A governante congratula-se com o “surgimento de novas organizações constituídas por pessoas ciganas que têm como principal objectivo a integração social e a valorização da cultura cigana”. As políticas públicas podem agora “ser influenciadas quer pelas necessidades reportadas, quer pela adequação à realidade”.

“O Fundo de Apoio à Estratégia Nacional vem dar um suporte a esta nova realidade a que estamos a assistir”, considera. “Em 2015, foram alvo dos apoios financeiros [no valor total de 50 mil euros] 11 organizações, duas das quais ciganas. Em 2016, conscientes de que era necessário ampliar este fundo experimental, duplicámos a dotação para 100 mil euros, tendo sido possível apoiar 21 organizações, quatro das quais ciganas”, esclarece.

Diz-se empenhada em potenciar o trabalho feito. O ACM irá, por exemplo, apoiar a reedição do livro Singular do Plural, no qual assina o prefácio. E criar um programa público de atribuição de bolsas para estimular a frequência universitária dos jovens ciganos, inspirado na metodologia desenvolvida pelo Opré Chavalé, um projecto promovido pela Plataforma pelos Direitos das Mulheres em parceria com a Letras Nómadas.

Dar visibilidade aos bons exemplos, sublinha Bruno Gonçalves, pode ajudar até a abrir a mentalidade dos ciganos portugueses. Mostrar-lhes que há vida para lá das feiras, que não estão fadados a uma existência de pobreza e de exclusão. 

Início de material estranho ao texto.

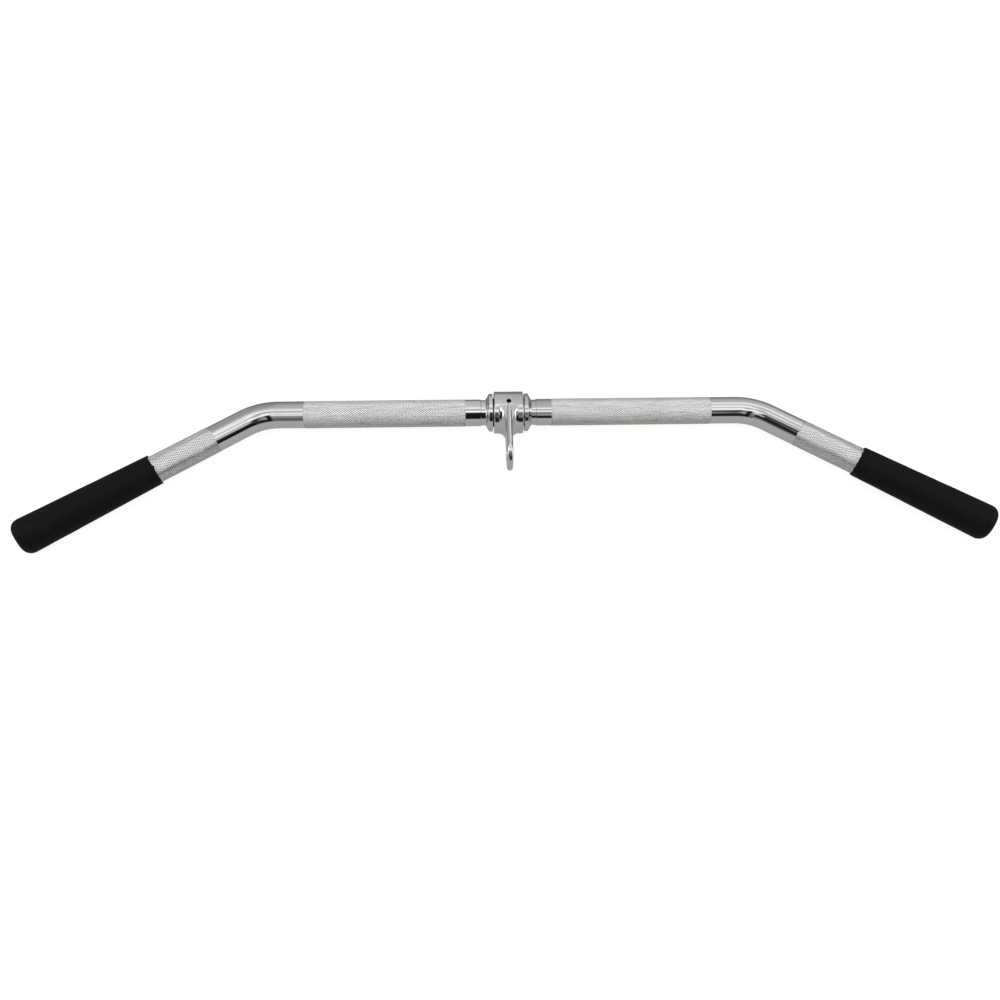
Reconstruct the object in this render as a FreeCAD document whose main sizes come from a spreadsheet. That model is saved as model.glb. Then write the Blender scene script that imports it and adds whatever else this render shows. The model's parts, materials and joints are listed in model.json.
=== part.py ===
import FreeCAD, Part
import os
import Sketcher
from FreeCAD import Placement, Rotation, Vector

# Lat pulldown bar, lying as it does on a table: +X along the bar, arms towards -Y, +Z up.
# The origin is the centre of the hanger's eye, and the lowest points are the sleeve,
# the rim of the eye and the outer ends of the two handgrips.

# Driving sizes in millimetres, angles in degrees. "start" and "end" along the middle of
# the bar count from its centre, and along an arm from the corner where the two axes meet.
SIZES = {
    # Tubes of the bar
    "tube_diameter": 28.0,
    "tube_wall": 3.0,
    "tube_start": 28.5,
    "tube_end_chamfer": 0.6,
    "bend_place": 258.5,
    "bend_radius": 62.0,
    "bend_angle": 33.0,
    "arm_length": 262.5,
    # Knurled stretches
    "knurl_rise": 0.2,
    "knurl_start": 45.2,
    "knurl_end": 212.2,
    "arm_knurl_start": 54.0,
    # Solid spindle that joins the tubes
    "spindle_diameter": 26.6,
    "spigot_length": 40.0,
    "spigot_chamfer": 1.0,
    # Revolving hanger
    "sleeve_diameter": 44.0,
    "sleeve_length": 30.4,
    "sleeve_edge_radius": 1.0,
    "eye_reach": 47.5,
    "eye_diameter": 40.0,
    "eye_hole_diameter": 23.0,
    "eye_hole_edge": 1.0,
    "plate_thickness": 6.0,
    "plate_edge_radius": 2.6,
    "root_radius": 8.0,
    "oil_hole_diameter": 5.0,
    # Bushes in the hanger
    "bush_wall": 1.4,
    "bush_seat_depth": 12.0,
    "bush_shoulder": 0.8,
    "bush_chamfer": 0.3,
    # Collars beside the hanger
    "collar_gap": 1.3,
    "collar_diameter": 39.6,
    "collar_rim_width": 3.8,
    "collar_cone_width": 3.5,
    "collar_cone_step": 0.5,
    "collar_edge_radius": 0.4,
    "collar_screw_diameter": 4.0,
    "collar_screw_length": 3.0,
    "socket_width": 2.0,
    "socket_depth": 1.6,
    # Pins through the tubes into the spindle's spigots
    "pin_diameter": 5.0,
    "pin_place": 8.0,
    "pin_seat_depth": 5.0,
    "pin_recess": 0.3,
    "pin_chamfer": 0.5,
    # Handgrips and the discs that close the tubes under them
    "grip_start": 119.5,
    "grip_mouth_diameter": 31.8,
    "grip_end_diameter": 37.0,
    "grip_end_wall": 6.0,
    "grip_end_round": 10.0,
    "grip_mouth_round": 0.7,
    "disc_thickness": 3.0,
    "disc_chamfer": 0.3,
    # Clearances
    "running_clearance": 0.08,
    "thrust_clearance": 0.3,
    "slide_clearance": 0.05,
    "press_clearance": 0.02,
    # How far every cutting shape runs past what it cuts
    "overrun": 1.0,
    # Places closer than this are the same place
    "match_distance": 0.001,
}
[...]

Há outros sinais de mudança. Grupos informais estão a funcionar em sete municípios: Barcelos, Figueira da Foz, Seixal, Torres Vedras, Elvas, Moura, Beja. Definem prioridades para a respectiva comunidade e tentam encontrar soluções. Na Figueira da Foz, exemplifica Bruno Gonçalves, o grupo definiu como prioridade o emprego. Contactou a câmara no sentido de garantir três contratos emprego inserção +, modalidade de trabalho para desempregados subsidiados. Obteve seis: três para mulheres e três para homens.